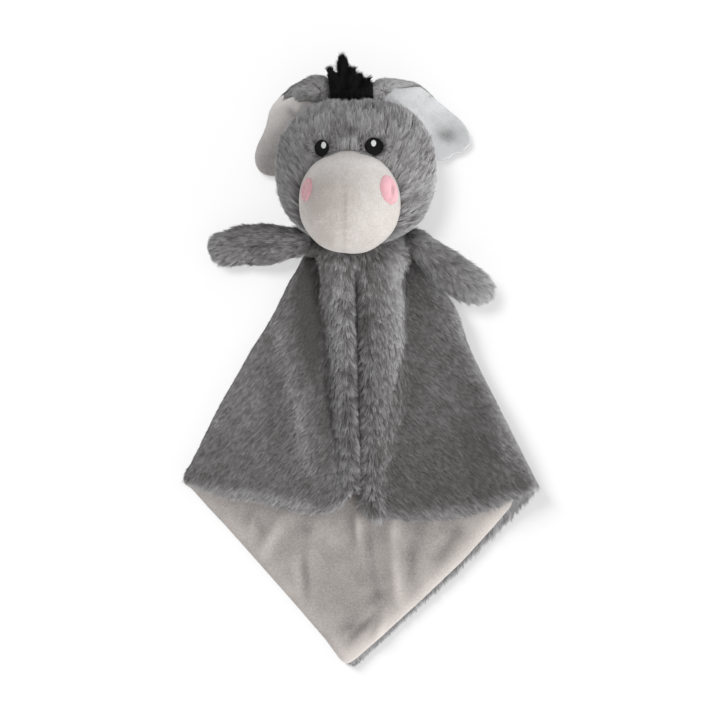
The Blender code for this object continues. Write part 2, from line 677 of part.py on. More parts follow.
def arms(plush, stuffing):
    reach = ARM_LENGTH_RIGHT * 2
    for side, word in ((-1, "left"), (1, "right")):
        inside = solid(f"arm inside {word}", arm_mesh(side, SKIN_WALL), CUTTERS)
        root_x = ARM_ROOT_X_LEFT if side < 0 else ARM_ROOT_X_RIGHT
        seam = (ARM_ROOT_Z + ARM_HALF_DEPTH) / 2 if side < 0 else ARM_ROOT_Z
        low, high = (root_x - reach, -reach, -reach), (root_x + reach, reach * 2, seam - SEAM_GAP / 2)
        halves = {"back": block(f"arm back region {word}", low, high)}
        low, high = (root_x - reach, -reach, seam + SEAM_GAP / 2), (root_x + reach, reach * 2, reach)
        halves["front"] = block(f"arm front region {word}", low, high)
        for half, region in halves.items():
            panel = solid(f"arm_{word}_{half}_panel", arm_mesh(side, 0.0), TOY, plush)
            combine(panel, inside)
            combine(panel, region, "INTERSECT")
        solid(f"arm_{word}_filling", arm_mesh(side, SKIN_WALL + SEAM_GAP), TOY, stuffing)


def neck(plush):
    """The gathered seam, hollowed where the arms rest against it and swing past it."""
    seam = roll("neck_gather", NECK_ROLL_RADIUS, NECK_ROLL_HALF_LENGTH, TOY, plush)
    shoulders = ((-1, ARM_ROOT_X_LEFT, ARM_HINGE_LEFT), (1, ARM_ROOT_X_RIGHT, ARM_HINGE_RIGHT))
    for side, x, hinge in shoulders:
        root = Vector((x, ARM_ROOT_Y, ARM_ROOT_Z))
        axis = Vector((math.cos(math.radians(hinge)), math.sin(math.radians(hinge)), 0))
        for lift in (0.0, ARM_LIFT / 2, ARM_LIFT):
            mesh = arm_mesh(side, -HINGE_GAP)
            turn = Matrix.Translation(root) @ Matrix.Rotation(math.radians(lift), 4, axis)
            bmesh.ops.transform(mesh, matrix=turn @ Matrix.Translation(-root), verts=mesh.verts)
            combine(seam, solid(f"room for arm {side} {lift:.0f}", mesh, CUTTERS))


clear_scene()
TOY = new_collection("comfort_blanket")
CUTTERS = new_collection("cutters")

grey = finish("grey plush", GREY_PLUSH, 0.95)
pale = finish("pale lining", PALE_LINING, 0.90)
ear_pale = finish("ear lining", PALE_VELBOA, 0.90)
cream = finish("muzzle velboa", PALE_VELBOA, 0.85)
white_stuffing = finish("stuffing", STUFFING_WHITE, 0.95)
black_pile = finish("mane plush", BLACK_THREAD, 0.80)
black = finish("black thread", BLACK_THREAD, 0.45)
white = finish("white thread", WHITE_THREAD, 0.50)
pink = finish("pink thread", PINK_THREAD, 0.60)

back_plush_panel(grey)
back_lining_panel(pale)
front_panels(grey, pale)
neck(grey)
head_outer = head(grey, cream, white_stuffing)
patches(black, white, pink)
ears(grey, ear_pale)
mane(black_pile, head_outer)
arms(grey, white_stuffing)
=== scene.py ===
# %% [markdown]
# # A comfort blanket with a donkey's head
#
# The real object is a small square of long-pile plush, lined with smooth cloth and folded into a cape, with
# a stuffed head, two ears, two arms and a black mane sewn to it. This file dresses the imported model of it.
# The frame comes first, because every piece below sits on a part of that model and moves with it.

# %% Load the frame
import json
import math
import random

import bmesh
import bpy
import numpy as np
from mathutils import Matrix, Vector

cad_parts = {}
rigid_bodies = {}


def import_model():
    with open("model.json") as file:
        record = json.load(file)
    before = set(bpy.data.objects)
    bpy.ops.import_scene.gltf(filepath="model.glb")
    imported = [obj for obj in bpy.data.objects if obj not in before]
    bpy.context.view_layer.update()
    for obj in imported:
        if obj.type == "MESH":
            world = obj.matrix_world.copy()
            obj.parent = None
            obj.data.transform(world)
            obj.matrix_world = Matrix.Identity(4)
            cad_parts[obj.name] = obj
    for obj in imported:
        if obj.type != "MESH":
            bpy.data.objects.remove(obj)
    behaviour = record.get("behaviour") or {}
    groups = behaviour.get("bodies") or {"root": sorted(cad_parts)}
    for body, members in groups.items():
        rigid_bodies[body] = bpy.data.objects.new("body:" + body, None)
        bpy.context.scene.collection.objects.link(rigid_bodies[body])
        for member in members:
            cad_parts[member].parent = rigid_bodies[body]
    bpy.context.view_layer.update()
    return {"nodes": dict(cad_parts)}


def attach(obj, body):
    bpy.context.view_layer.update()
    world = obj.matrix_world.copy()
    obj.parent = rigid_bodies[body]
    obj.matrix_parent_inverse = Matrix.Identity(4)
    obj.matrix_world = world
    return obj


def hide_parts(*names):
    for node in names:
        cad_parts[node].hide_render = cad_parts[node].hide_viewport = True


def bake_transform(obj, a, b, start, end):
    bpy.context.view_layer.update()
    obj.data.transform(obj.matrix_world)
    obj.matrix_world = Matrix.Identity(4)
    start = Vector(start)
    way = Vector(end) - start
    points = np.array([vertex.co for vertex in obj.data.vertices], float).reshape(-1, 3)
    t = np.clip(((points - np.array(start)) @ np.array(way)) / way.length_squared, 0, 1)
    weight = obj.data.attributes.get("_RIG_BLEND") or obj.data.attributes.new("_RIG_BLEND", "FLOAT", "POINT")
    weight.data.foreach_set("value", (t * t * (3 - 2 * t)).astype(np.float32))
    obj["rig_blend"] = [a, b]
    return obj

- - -

Given problem → Repeat the listing in full, keeping every line exactly as it is.

Solution to this task →
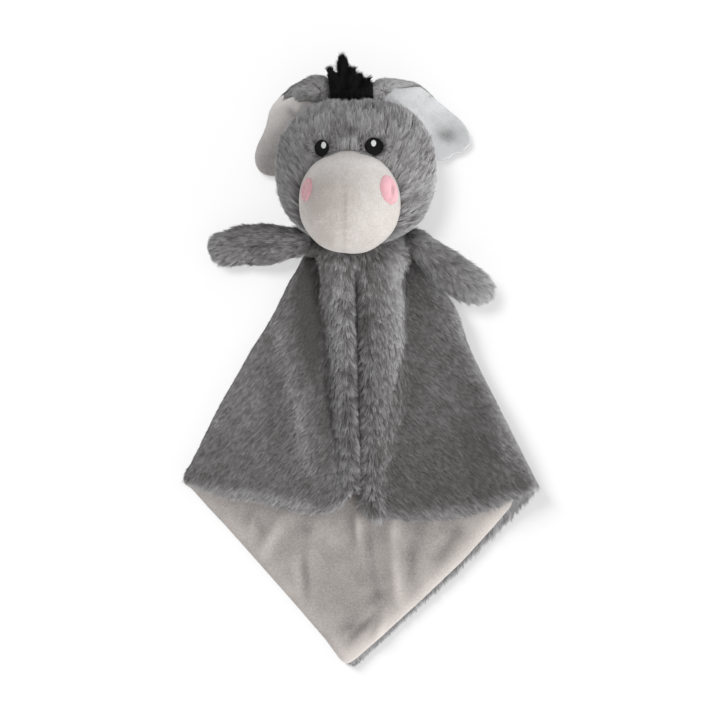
The Blender code for this object continues. Write part 2, from line 677 of part.py on. More parts follow.
def arms(plush, stuffing):
    reach = ARM_LENGTH_RIGHT * 2
    for side, word in ((-1, "left"), (1, "right")):
        inside = solid(f"arm inside {word}", arm_mesh(side, SKIN_WALL), CUTTERS)
        root_x = ARM_ROOT_X_LEFT if side < 0 else ARM_ROOT_X_RIGHT
        seam = (ARM_ROOT_Z + ARM_HALF_DEPTH) / 2 if side < 0 else ARM_ROOT_Z
        low, high = (root_x - reach, -reach, -reach), (root_x + reach, reach * 2, seam - SEAM_GAP / 2)
        halves = {"back": block(f"arm back region {word}", low, high)}
        low, high = (root_x - reach, -reach, seam + SEAM_GAP / 2), (root_x + reach, reach * 2, reach)
        halves["front"] = block(f"arm front region {word}", low, high)
        for half, region in halves.items():
            panel = solid(f"arm_{word}_{half}_panel", arm_mesh(side, 0.0), TOY, plush)
            combine(panel, inside)
            combine(panel, region, "INTERSECT")
        solid(f"arm_{word}_filling", arm_mesh(side, SKIN_WALL + SEAM_GAP), TOY, stuffing)


def neck(plush):
    """The gathered seam, hollowed where the arms rest against it and swing past it."""
    seam = roll("neck_gather", NECK_ROLL_RADIUS, NECK_ROLL_HALF_LENGTH, TOY, plush)
    shoulders = ((-1, ARM_ROOT_X_LEFT, ARM_HINGE_LEFT), (1, ARM_ROOT_X_RIGHT, ARM_HINGE_RIGHT))
    for side, x, hinge in shoulders:
        root = Vector((x, ARM_ROOT_Y, ARM_ROOT_Z))
        axis = Vector((math.cos(math.radians(hinge)), math.sin(math.radians(hinge)), 0))
        for lift in (0.0, ARM_LIFT / 2, ARM_LIFT):
            mesh = arm_mesh(side, -HINGE_GAP)
            turn = Matrix.Translation(root) @ Matrix.Rotation(math.radians(lift), 4, axis)
            bmesh.ops.transform(mesh, matrix=turn @ Matrix.Translation(-root), verts=mesh.verts)
            combine(seam, solid(f"room for arm {side} {lift:.0f}", mesh, CUTTERS))


clear_scene()
TOY = new_collection("comfort_blanket")
CUTTERS = new_collection("cutters")

grey = finish("grey plush", GREY_PLUSH, 0.95)
pale = finish("pale lining", PALE_LINING, 0.90)
ear_pale = finish("ear lining", PALE_VELBOA, 0.90)
cream = finish("muzzle velboa", PALE_VELBOA, 0.85)
white_stuffing = finish("stuffing", STUFFING_WHITE, 0.95)
black_pile = finish("mane plush", BLACK_THREAD, 0.80)
black = finish("black thread", BLACK_THREAD, 0.45)
white = finish("white thread", WHITE_THREAD, 0.50)
pink = finish("pink thread", PINK_THREAD, 0.60)

back_plush_panel(grey)
back_lining_panel(pale)
front_panels(grey, pale)
neck(grey)
head_outer = head(grey, cream, white_stuffing)
patches(black, white, pink)
ears(grey, ear_pale)
mane(black_pile, head_outer)
arms(grey, white_stuffing)
=== scene.py ===
# %% [markdown]
# # A comfort blanket with a donkey's head
#
# The real object is a small square of long-pile plush, lined with smooth cloth and folded into a cape, with
# a stuffed head, two ears, two arms and a black mane sewn to it. This file dresses the imported model of it.
# The frame comes first, because every piece below sits on a part of that model and moves with it.

# %% Load the frame
import json
import math
import random

import bmesh
import bpy
import numpy as np
from mathutils import Matrix, Vector

cad_parts = {}
rigid_bodies = {}


def import_model():
    with open("model.json") as file:
        record = json.load(file)
    before = set(bpy.data.objects)
    bpy.ops.import_scene.gltf(filepath="model.glb")
    imported = [obj for obj in bpy.data.objects if obj not in before]
    bpy.context.view_layer.update()
    for obj in imported:
        if obj.type == "MESH":
            world = obj.matrix_world.copy()
            obj.parent = None
            obj.data.transform(world)
            obj.matrix_world = Matrix.Identity(4)
            cad_parts[obj.name] = obj
    for obj in imported:
        if obj.type != "MESH":
            bpy.data.objects.remove(obj)
    behaviour = record.get("behaviour") or {}
    groups = behaviour.get("bodies") or {"root": sorted(cad_parts)}
    for body, members in groups.items():
        rigid_bodies[body] = bpy.data.objects.new("body:" + body, None)
        bpy.context.scene.collection.objects.link(rigid_bodies[body])
        for member in members:
            cad_parts[member].parent = rigid_bodies[body]
    bpy.context.view_layer.update()
    return {"nodes": dict(cad_parts)}


def attach(obj, body):
    bpy.context.view_layer.update()
    world = obj.matrix_world.copy()
    obj.parent = rigid_bodies[body]
    obj.matrix_parent_inverse = Matrix.Identity(4)
    obj.matrix_world = world
    return obj


def hide_parts(*names):
    for node in names:
        cad_parts[node].hide_render = cad_parts[node].hide_viewport = True


def bake_transform(obj, a, b, start, end):
    bpy.context.view_layer.update()
    obj.data.transform(obj.matrix_world)
    obj.matrix_world = Matrix.Identity(4)
    start = Vector(start)
    way = Vector(end) - start
    points = np.array([vertex.co for vertex in obj.data.vertices], float).reshape(-1, 3)
    t = np.clip(((points - np.array(start)) @ np.array(way)) / way.length_squared, 0, 1)
    weight = obj.data.attributes.get("_RIG_BLEND") or obj.data.attributes.new("_RIG_BLEND", "FLOAT", "POINT")
    weight.data.foreach_set("value", (t * t * (3 - 2 * t)).astype(np.float32))
    obj["rig_blend"] = [a, b]
    return obj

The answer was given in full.